In the acquirement of an education Isaac H. Secondine attended the public schools of Coodys Bluff and after putting his textbooks aside he engaged in farming, until 1919. In that year he rented his farm of sixty acres, two and one-half miles southwest of Delaware and moved into town, where he is now engaged in decorating. Mr. Secondine has oil on his farm, from which he draws royalties. He has a fine modern home here and is enjoying an extensive and lucrative patronage.
In 1901 was celebrated the marriage of Mr. Secondine to Miss Liza Newcomb, a daughter of Zachariah and Amanda (Bascomb) Newcomb, both Delawares. The father was for many years a Methodist circuit rider, being in the active ministry at the time of his demise in 1886. Mrs. Secondine is the sister of Solomon Newcomb and a half sister of Anderson Wilson, both of whom are well known here. Mrs. Newcomb died in November, 1912. To the union of Mr. and Mrs. Secondine one son has been born: Henry A., seventeen years of age, who is a student in the high school at Delaware.

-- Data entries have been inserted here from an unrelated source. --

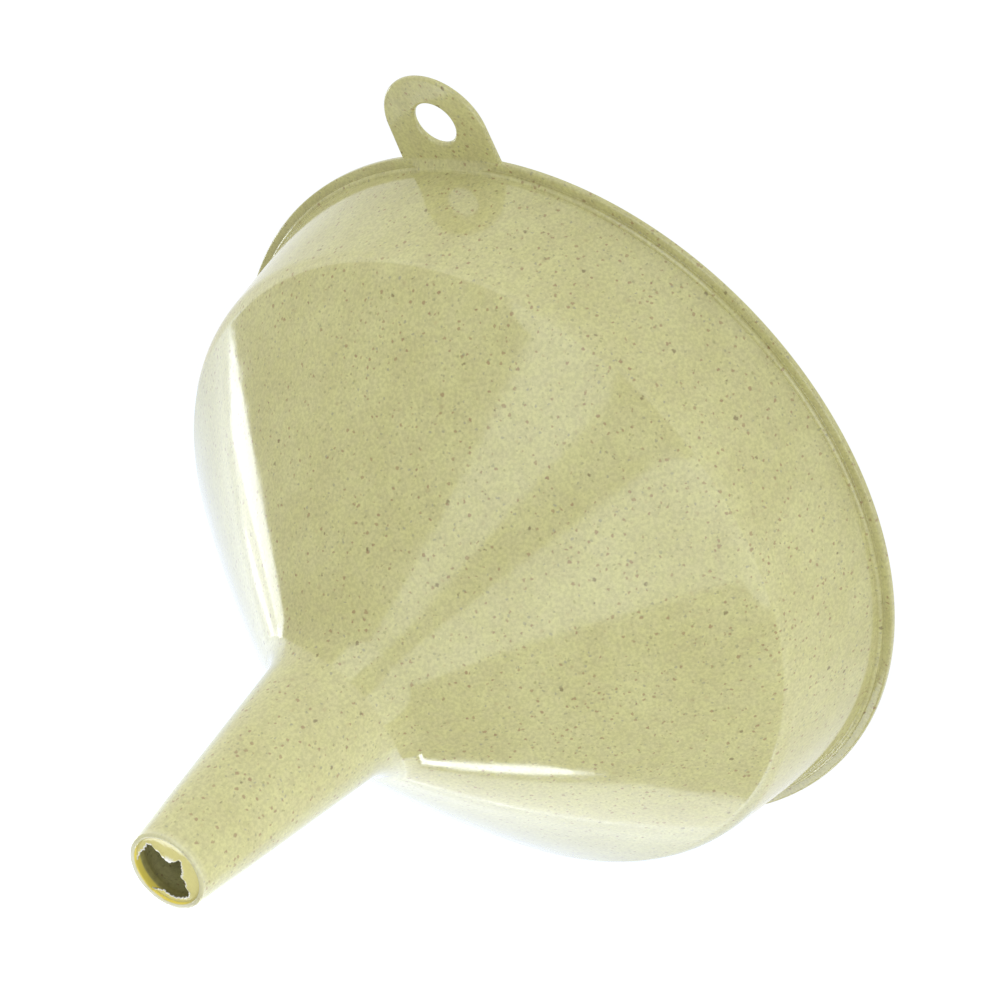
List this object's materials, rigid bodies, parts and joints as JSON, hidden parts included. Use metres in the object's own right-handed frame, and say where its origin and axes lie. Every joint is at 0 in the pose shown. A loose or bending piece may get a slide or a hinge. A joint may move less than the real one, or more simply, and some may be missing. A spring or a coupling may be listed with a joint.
{
  "type": "funnel",
  "caption": "Small one-piece plastic hand funnel: beaded rim with a flat hanging tab, short collar, wide cone and a tapered spout with a torn gate film in its end.",
  "frame": {"origin": "on the resting plane, under the middle of the bounding box; the funnel's own axis is 6.9 mm towards -X from it, because the tab adds length on +X", "axes": "+Z from the mouth to the spout's tip, so the funnel stands mouth down; +X from the funnel's axis to the hanging tab"},
  "size_m": [0.1288, 0.115, 0.0912],
  "materials": {
    "straw_plastic": "glossy, pale olive, with fine brown and grey flecks"
  },
  "bodies": {
    "root": {"rim": "straw_plastic", "hanging_tab": "straw_plastic", "bowl_collar": "straw_plastic", "bowl_cone": "straw_plastic", "spout": "straw_plastic", "gate_film": "straw_plastic"}
  },
  "joints": []
}
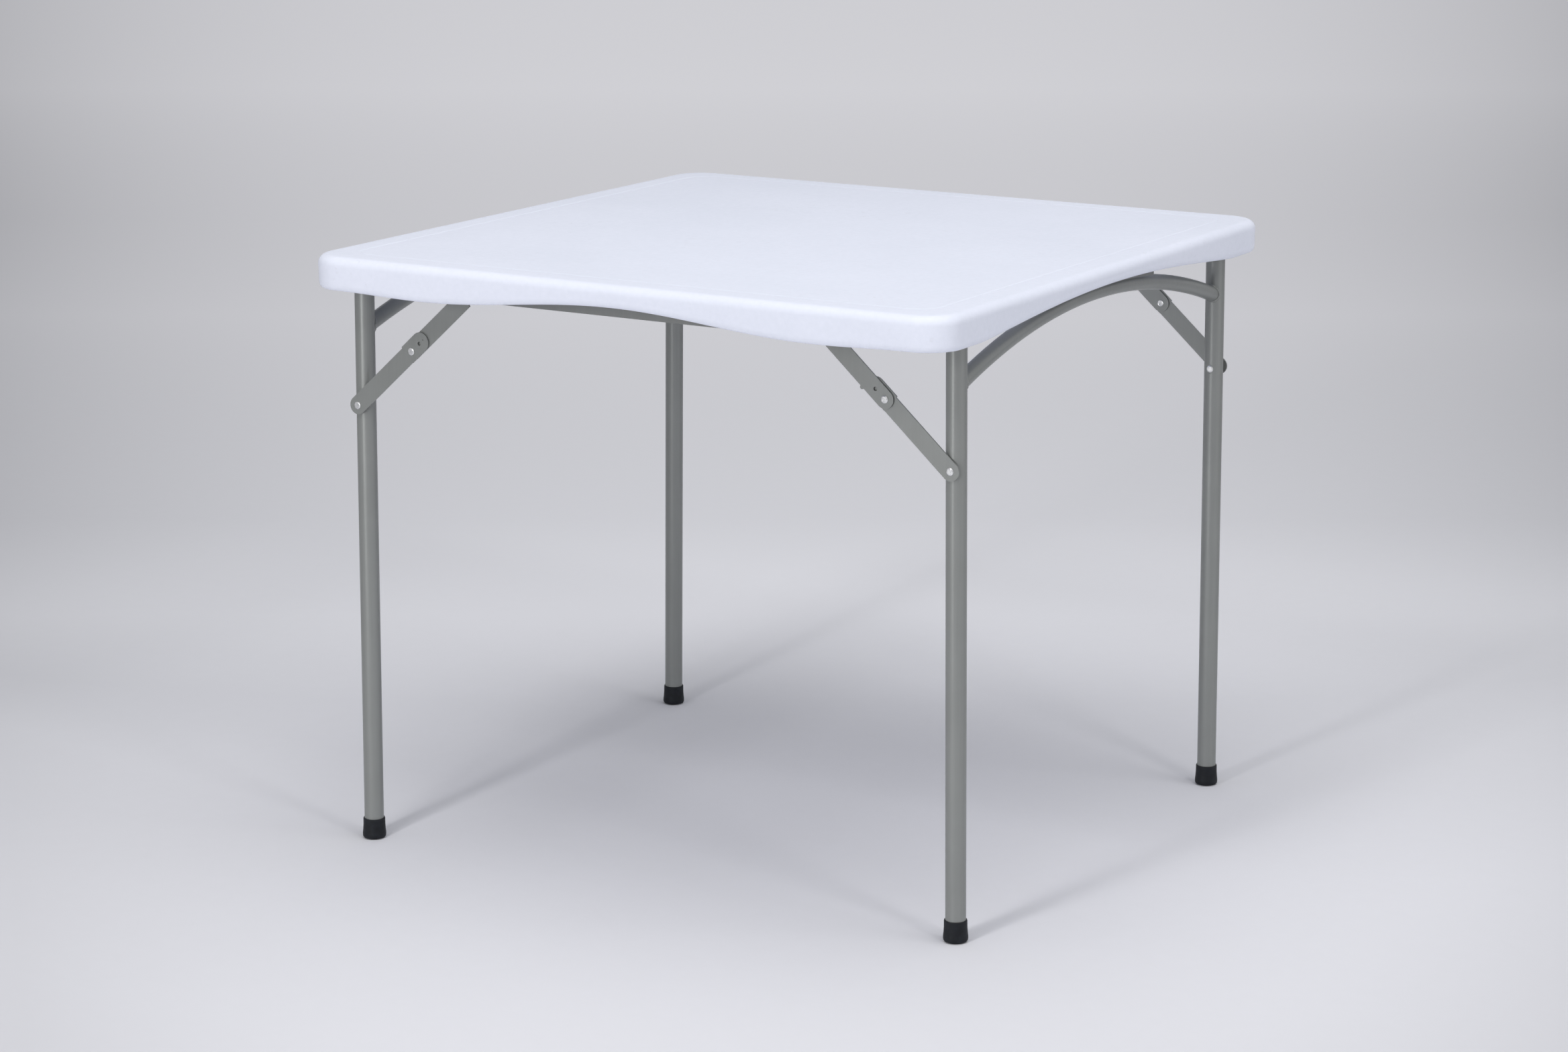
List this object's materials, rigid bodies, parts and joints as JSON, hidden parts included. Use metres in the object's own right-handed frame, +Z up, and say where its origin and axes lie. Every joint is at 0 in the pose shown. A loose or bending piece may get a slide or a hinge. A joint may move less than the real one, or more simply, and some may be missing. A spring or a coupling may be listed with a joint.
{
  "type": "folding table",
  "caption": "Square white plastic folding table on grey tube leg frames with arched cross tubes and folding braces, standing open.",
  "frame": {"origin": "on the floor under the centre of the top", "axes": "+X along the front edge, the frames fold about lines along Y; +Y to the back; +Z up"},
  "size_m": [0.866, 0.866, 0.74],
  "materials": {
    "white_plastic": "fine pebble grain, cool white",
    "frame_paint": "grey hammered powder coat, satin",
    "grey_sheet": "grey powder coat on sheet steel, satin",
    "zinc": "bright zinc plate",
    "dark_plastic": "black moulded plastic",
    "white_nylon": "natural nylon",
    "foot_rubber": "near black, satin"
  },
  "bodies": {
    "top_frame": {"tabletop": "white_plastic", "side_rail_front": "grey_sheet", "side_rail_back": "grey_sheet", "end_stiffener_left": "grey_sheet", "end_stiffener_right": "grey_sheet", "pivot_bracket_front": "zinc", "pivot_bracket_back": "zinc", "leg_clip_front": "dark_plastic", "leg_clip_back": "dark_plastic", "rail_screws": "zinc", "stiffener_screws": "zinc", "bracket_screws": "zinc", "clip_screws": "zinc", "pivot_bolts": "zinc", "pivot_nuts": "zinc", "pivot_sleeves": "white_nylon", "anchor_studs": "zinc"},
    "left_frame": {"leg_front_left": "frame_paint", "leg_back_left": "frame_paint", "arch_left": "frame_paint", "leg_plugs_left": "dark_plastic", "foot_front_left": "foot_rubber", "foot_back_left": "foot_rubber", "leg_rivets_left": "zinc"},
    "right_frame": {"leg_front_right": "frame_paint", "leg_back_right": "frame_paint", "arch_right": "frame_paint", "leg_plugs_right": "dark_plastic", "foot_front_right": "foot_rubber", "foot_back_right": "foot_rubber", "leg_rivets_right": "zinc"},
    "lower_brace_front_left": {"lower_link_front_left": "frame_paint", "mid_head_front_left": "zinc"},
    "upper_brace_front_left": {"upper_link_front_left": "frame_paint", "mid_tail_front_left": "zinc"},
    "lower_brace_back_left": {"lower_link_back_left": "frame_paint", "mid_tail_back_left": "zinc"},
    "upper_brace_back_left": {"upper_link_back_left": "frame_paint", "mid_head_back_left": "zinc"},
    "lower_brace_front_right": {"lower_link_front_right": "frame_paint", "mid_tail_front_right": "zinc"},
    "upper_brace_front_right": {"upper_link_front_right": "frame_paint", "mid_head_front_right": "zinc"},
    "lower_brace_back_right": {"lower_link_back_right": "frame_paint", "mid_head_back_right": "zinc"},
    "upper_brace_back_right": {"upper_link_back_right": "frame_paint", "mid_tail_back_right": "zinc"}
  },
  "joints": [
    {"name": "left_frame_fold", "type": "hinge", "parent": "top_frame", "child": "left_frame", "pos_m": [-0.393, -0.018, 0.711], "axis": [0, -1, 0], "range_deg": [0, 90.6]},
    {"name": "right_frame_fold", "type": "hinge", "parent": "top_frame", "child": "right_frame", "pos_m": [0.393, 0.018, 0.711], "axis": [0, 1, 0], "range_deg": [0, 90.6]},
    {"name": "front_left_lower_brace_turn", "type": "hinge", "parent": "left_frame", "child": "lower_brace_front_left", "pos_m": [-0.39466, -0.3826, 0.5525], "axis": [0, -1, 0], "range_deg": [0, 53.5]},
    {"name": "front_left_upper_brace_turn", "type": "hinge", "parent": "top_frame", "child": "upper_brace_front_left", "pos_m": [-0.21799, -0.3803, 0.711], "axis": [0, -1, 0], "range_deg": [-36.68, 0]},
    {"name": "back_left_lower_brace_turn", "type": "hinge", "parent": "left_frame", "child": "lower_brace_back_left", "pos_m": [-0.39466, 0.3443, 0.5525], "axis": [0, -1, 0], "range_deg": [0, 53.5]},
    {"name": "back_left_upper_brace_turn", "type": "hinge", "parent": "top_frame", "child": "upper_brace_back_left", "pos_m": [-0.21799, 0.3466, 0.711], "axis": [0, -1, 0], "range_deg": [-36.68, 0]},
    {"name": "front_right_lower_brace_turn", "type": "hinge", "parent": "right_frame", "child": "lower_brace_front_right", "pos_m": [0.39466, -0.3443, 0.5525], "axis": [0, 1, 0], "range_deg": [0, 53.5]},
    {"name": "front_right_upper_brace_turn", "type": "hinge", "parent": "top_frame", "child": "upper_brace_front_right", "pos_m": [0.21799, -0.3466, 0.711], "axis": [0, 1, 0], "range_deg": [-36.68, 0]},
    {"name": "back_right_lower_brace_turn", "type": "hinge", "parent": "right_frame", "child": "lower_brace_back_right", "pos_m": [0.39466, 0.3826, 0.5525], "axis": [0, 1, 0], "range_deg": [0, 53.5]},
    {"name": "back_right_upper_brace_turn", "type": "hinge", "parent": "top_frame", "child": "upper_brace_back_right", "pos_m": [0.21799, 0.3803, 0.711], "axis": [0, 1, 0], "range_deg": [-36.68, 0]}
  ],
  "couplings": [
    {"joint": "front_left_lower_brace_turn", "follows": "left_frame_fold", "ratio": 0.59053},
    {"joint": "front_left_upper_brace_turn", "follows": "left_frame_fold", "ratio": -0.40485},
    {"joint": "back_left_lower_brace_turn", "follows": "left_frame_fold", "ratio": 0.59053},
    {"joint": "back_left_upper_brace_turn", "follows": "left_frame_fold", "ratio": -0.40485},
    {"joint": "front_right_lower_brace_turn", "follows": "right_frame_fold", "ratio": 0.59053},
    {"joint": "front_right_upper_brace_turn", "follows": "right_frame_fold", "ratio": -0.40485},
    {"joint": "back_right_lower_brace_turn", "follows": "right_frame_fold", "ratio": 0.59053},
    {"joint": "back_right_upper_brace_turn", "follows": "right_frame_fold", "ratio": -0.40485}
  ]
}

Since age conferred upon Mr. Secondine the right of franchise, he has been a stanch supporter of the Republican Party, having firm belief in the principles of that party as factors in good government. Although the greater part of his time is devoted to his business interests, his aid may always be counted upon in the furtherance of any movement for the development and improvement of the community and he is conceded to be one of Delaware’s most public-spirited citizens. The Secondine and Newcomb families have been well represented in the various wars in which the United States has been a participant and during the World war Mr. Secondine did all in his power to promote the interests of the government, giving generously of his time and money in promoting the various drives. One of his nephews, Fred R. Goodtraveler, a son of Rose Secondine, is a veteran of the World War. While in active service he was shot seven times, his injuries crippling him for life. The wounds were received in the battle of the Argonne. He is now living in Phoenix, Arizona, where he is slowly regaining his health. A brother of Mrs. Secondine, Edward Newcomb, was for nine years with the regular United States army and served as a lieutenant during the Philippine war. He was twice wounded, his death resulting from his injuries in 1907. Edward Newcomb was a well educated and prominent man.